The British Society of Aesthetics has a list of specialized degree programs, that is, places where one can go to earn a specialized degree in aesthetics, philosophy of art, literature, art history, art theory, etc. This is not a list of programs where one can go to earn a philosophy degree and specialize in aesthetics and philosophy of art. Rather, this is a list of programs where the degree is, e.g., a History and Philosophy of Art degree.

Please comment/contact me if I’m missing useful sources of information, and I will update this post accordingly.

Collected list of English-speaking philosophy departments that cover aesthetics and philosophy of art [incomplete]

Finally, Kathleen Stock has created a document that aims to fill in some gaps left by the above guides. The hope is that this document can comprehensively catalog all faculty working in these areas, whether at an institution that only offers undergraduate degrees or a graduate degree-granting institution.

But if we are to comprehensively catalog all faculty working in these areas, we need your help!

Image credit: “Mortlock Library” by runmonty via Flickr

3 Comments

  1. This may be asking too much, but any suggestions for programs in Europe (or elsewhere) that are also taught in English?

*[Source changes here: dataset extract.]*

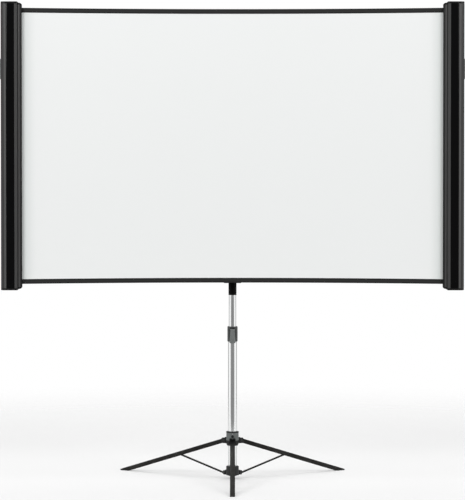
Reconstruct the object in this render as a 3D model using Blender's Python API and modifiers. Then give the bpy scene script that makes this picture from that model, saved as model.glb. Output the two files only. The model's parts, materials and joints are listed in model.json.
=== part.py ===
"""Portable projection screen on a folding tripod.

Two housings with spring rollers stretch a sheet between them. Elbow arms behind the sheet carry the
housings and fold them together. A telescopic mast with a flip lock stands on three braced legs.
Metres, +Z up. The viewer stands on the -Y side, and the origin lies on the floor under the middle.
"""
import math

import bmesh
import bpy
from mathutils import Matrix, Vector

# Clearances
GAP = 0.0003               # between faces that meet
TURN_GAP = 0.0003          # round a pin in its hole
OVERRUN = 0.004            # cutters run past what they cut

# Facets
ROUND_STEPS = 24
PIN_STEPS = 12
CORNER_STEPS = 4
EDGE_STEPS = 2
BOW_STEPS = 12
CROWN_STEPS = 8
FLUTE_STEPS = 4
WELD_DISTANCE = 0.00001
FLAT_SHARE = 0.99          # a face this square to the thickness is a cap
SMOOTH_ANGLE = math.radians(35)
BEVEL_ANGLE = math.radians(40)

# Sheet: an 80 inch picture in 16:10 with a border above and below
SCREEN_HALF_SPAN = 0.9008  # from the mast to the middle of a housing
SHEET_FOOT = 0.806
SHEET_HEIGHT = 1.1265
SHEET_TOP = SHEET_FOOT + SHEET_HEIGHT
BORDER_HEIGHT = 0.0195
SHEET_BOW = 0.006          # both long edges draw in by this at the middle
SHEET_THICKNESS = 0.0005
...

    • Unfortunately, I don’t know of any list(s) like this. I know that many European and Asian universities offer some courses in English, but I don’t know how regularly or reliably they do so.

      There are some places that offer courses in English intentionally and regularly. Some American universities that have branches abroad, but those are likely to offer only Bachelors degrees. I think in general that major Scandinavian and Dutch universities do a lot in English. In Asia, you might look at the National University of Singapore and University of Hong Kong. But I don’t know how much aesthetics and philosophy of art is taught at those places, or how much you could get at the MA/PhD level.

      You can always contact faculty or administrators at the institutions you’re interested in and ask.

      Anyone else with relevant info is welcome to add to this thread or to the above document!

  2. Many thanks for the lists. It is helpful to me!